ICE cotton futures rose on Friday, helping the fiber close out its biggest weekly gain in two months, as producers and merchants hesitated to make forward sales of high-grade cotton as uncertainty lingered about crop quality. Demand for high-grade cotton remains high, but questions over the timing of the El Nino phenomenon left open the possibility that rains could harm crop quality, as the bulk of the crop is not yet harvested, said Ron Lawson, a partner at commodity investment firm Logic Advisors in Sonoma, California.

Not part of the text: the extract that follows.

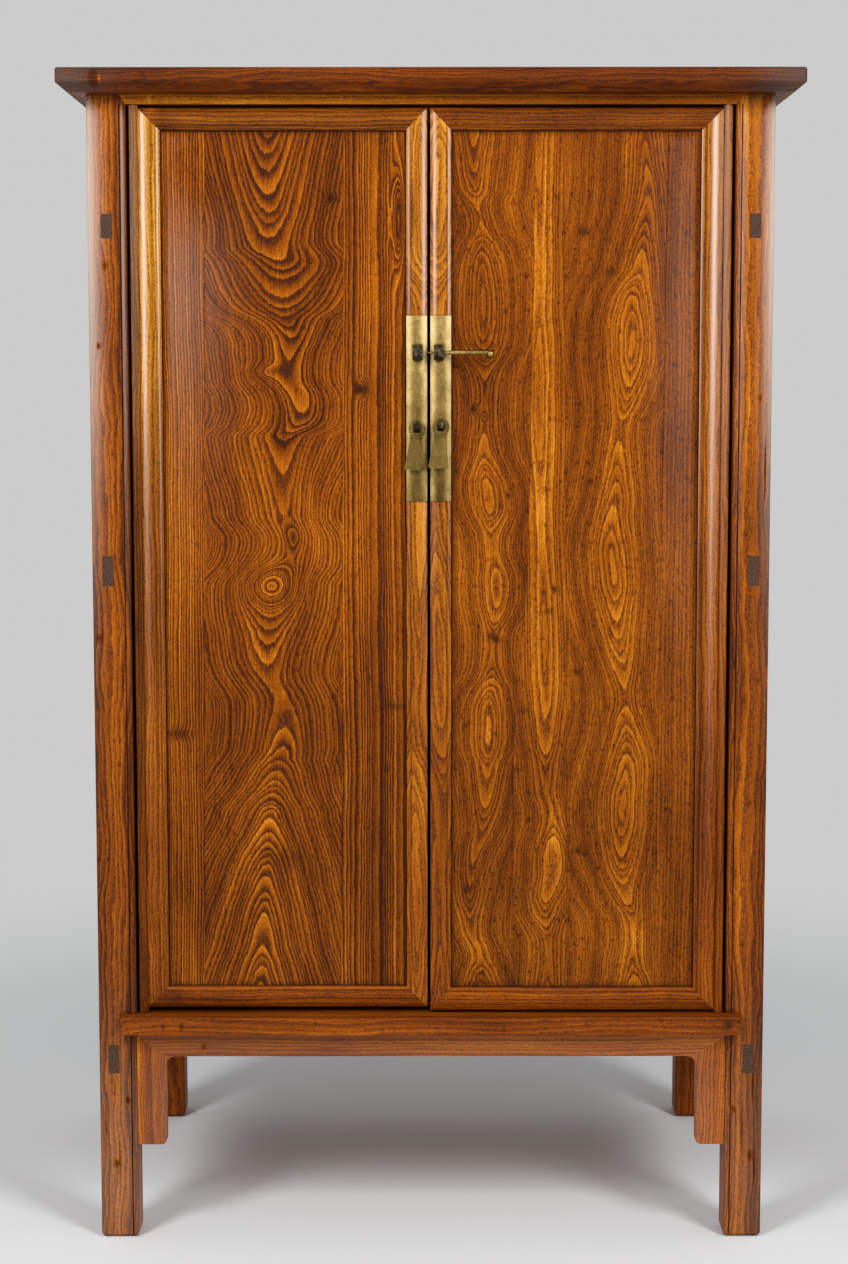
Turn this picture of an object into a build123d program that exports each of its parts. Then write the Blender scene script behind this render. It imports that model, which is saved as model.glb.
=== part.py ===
from build123d import *
import os

# Kang cabinet of elm with two pivot-hinged doors. Millimetres, +Z up, front towards -Y.
# Origin: on the floor, under the middle of the top.

os.makedirs("parts", exist_ok=True)

# ---------------------------------------------------------------- driving dimensions

HEIGHT = 960.0                  # floor to upper face of the top
POST_SPREAD_X = 551.6           # outer face to outer face of the posts, across the front
POST_SPREAD_Y = 364.0           # outer face to outer face of the posts, front to back
POST_WIDTH = 31.2               # front posts, across the front
BACK_POST_WIDTH = 37.0          # back posts, across the back
POST_DEPTH = 31.2               # all posts, front to back
POST_EDGE_RADIUS = 2.0          # worn long edges of the posts
FOOT_EDGE_RADIUS = 4.5          # worn edges under the feet
BEAD_WIDTH = 4.7                # bead along the inner edge of a front post
BEAD_GROOVE = 1.5               # width of the groove that sets the bead off
BEAD_GROOVE_DEPTH = 1.2

JOINT_GAP = 0.1                 # glue line round a tenon
PANEL_GAP = 0.2                 # play of a floating panel in its groove
PANEL_TONGUE = 6.0              # how far a floating panel enters its groove
STUB_TENON = 12.0               # length of a hidden tenon
SEAT_GAP = 0.3                  # a loose board lies this far from what it meets end on

TOP_OVERHANG_X = 21.2           # top beyond the posts, at the sides
TOP_OVERHANG_Y = 25.0           # top beyond the posts, front and back
TOP_THICKNESS = 18.4
TOP_BEVEL_IN = 8.3              # undercut bevel of the top's edge
TOP_BEVEL_DOWN = 7.0
TOP_ARRIS_RADIUS = 3.0
TOP_CORNER_RADIUS = 4.0         # worn corners of the top, seen in plan
TOP_NOSE_RADIUS = 1.6
TOP_FRAME_WIDTH = 62.0          # mitred members of the top
TOP_PANEL_THICKNESS = 9.0
TOP_PANEL_TONGUE_THICKNESS = 4.5
TOP_BATTEN_WIDTH = 26.0
TOP_BATTEN_OFFSET = 95.0        # each batten from the middle of the top
DOVETAIL_DEPTH = 2.0            # how deep a batten is let into a panel
DOVETAIL_FLARE = 1.0            # how much wider its hidden edge is, each side
POST_TENON = 12.0               # square tenon on the head of a post
POST_TENON_LENGTH = 12.0
SHOULDER_SHARE = 0.25           # each shoulder of a stub tenon, as a share of its rail's height

HEAD_RAIL_HEIGHT = 7.7          # front head rail, the strip seen above the doors
HEAD_STOP_DROP = 12.3           # the rebated part behind the doors hangs this much lower
HEAD_MITRE_DEPTH = 7.8          # its face is mitred into the posts this deep
SIDE_HEAD_RAIL_HEIGHT = 20.0    # side and back head rails
RAIL_THICKNESS = 20.0           # side and back rails
RAIL_SETBACK = 3.8              # side and back rails behind the outer faces of the posts

UPPER_RAIL_DROP = 90.6          # upper side rail below the heads of the posts
UPPER_RAIL_HEIGHT = 27.0
MIDDLE_RAIL_BOTTOM = 544.0
MIDDLE_RAIL_HEIGHT = 31.5
LOWER_RAIL_BOTTOM = 136.3
LOWER_RAIL_HEIGHT = 32.9
THROUGH_TENON_THICKNESS = 9.0
UPPER_TENON_HEIGHT = 19.3
MIDDLE_TENON_HEIGHT = 24.2
LOWER_TENON_HEIGHT = 24.1
UPPER_TENON_SHIFT = 1.5         # towards the middle of the cabinet, from the middle of the rail
MIDDLE_TENON_SHIFT = -1.0
LOWER_TENON_SHIFT = -1.7
SIDE_PANEL_THICKNESS = 8.0

BACK_MUNTIN_WIDTH = 30.0
BACK_MUNTIN_THICKNESS = 16.0
BACK_PANEL_THICKNESS = 8.0
BACK_BOTTOM_RAIL_HEIGHT = 36.6

SILL_TOP = 191.4
SILL_HEIGHT = 15.3
SILL_PROJECTION = 13.5          # in front of the faces of the posts
SILL_LAP = 12.6                 # over the face of each front post
SILL_EDGE_RADIUS = 2.0
SILL_CORNER_RADIUS = 4.0
SILL_LIP_HEIGHT = 12.0          # door stop at the back of the sill
SILL_TENON_HEIGHT = 9.0

APRON_HEIGHT = 21.3
APRON_MITRE_DROP = 4.3          # its mitres start this far below its upper edge, under the sill's nose
SIDE_APRON_HEIGHT = 17.0
SIDE_APRON_MITRE_DROP = 0.0
APRON_THICKNESS = 10.0
APRON_SETBACK = 1.5             # behind the faces of the posts
SPANDREL_WIDTH = 24.1
SPANDREL_BOTTOM = 79.5
SPANDREL_TOE_RADIUS = 5.0
APRON_CORNER_RADIUS = 8.0
SIDE_SPANDREL_BOTTOM = 62.0

BEARER_WIDTH = 12.0
SHELF_BEARER_HEIGHT = 12.0
SHELF_BEARER_INSET = 6.5        # top of the bearer below the top of the middle rail
SHELF_THICKNESS = 10.0
SHELF_FRONT_GAP = 26.0          # shelf behind the doors
BOTTOM_BEARER_HEIGHT = 21.3
BOTTOM_BATTEN_WIDTH = 30.0
BOTTOM_BATTEN_HEIGHT = 12.0
BOTTOM_THICKNESS = 10.0
BOARD_COUNT = 3                 # boards in the shelf, and in the bottom
BOARD_GAP = 0.4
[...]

"You can't sell what you can't see," Lawson said. Cotton contracts for December settled up by 0.41 cent on Friday, a 0.6 percent gain, to 63.85 cents per pound. It traded within a range of 62.87 and 63.95 cents a pound. It ended the week up 3.6 percent, its biggest weekly gain since the week ended August 14. US export sales for the prior week totalled 67,300 bales, down 68 percent from the prior week and 47 percent from the prior 4-week average, according to US government data released Friday morning.
Certificated cotton stocks deliverable as of October 15 totalled 42,922 480-lb bales, unchanged from 42,922 in the previous session. The dollar index was up 0.36 percent. The Thomson Reuters CoreCommodity CRB Index, which tracks 19 commodities, was up 0.23 percent. The Relative Strength Index in the most-active contract rose to 62.588.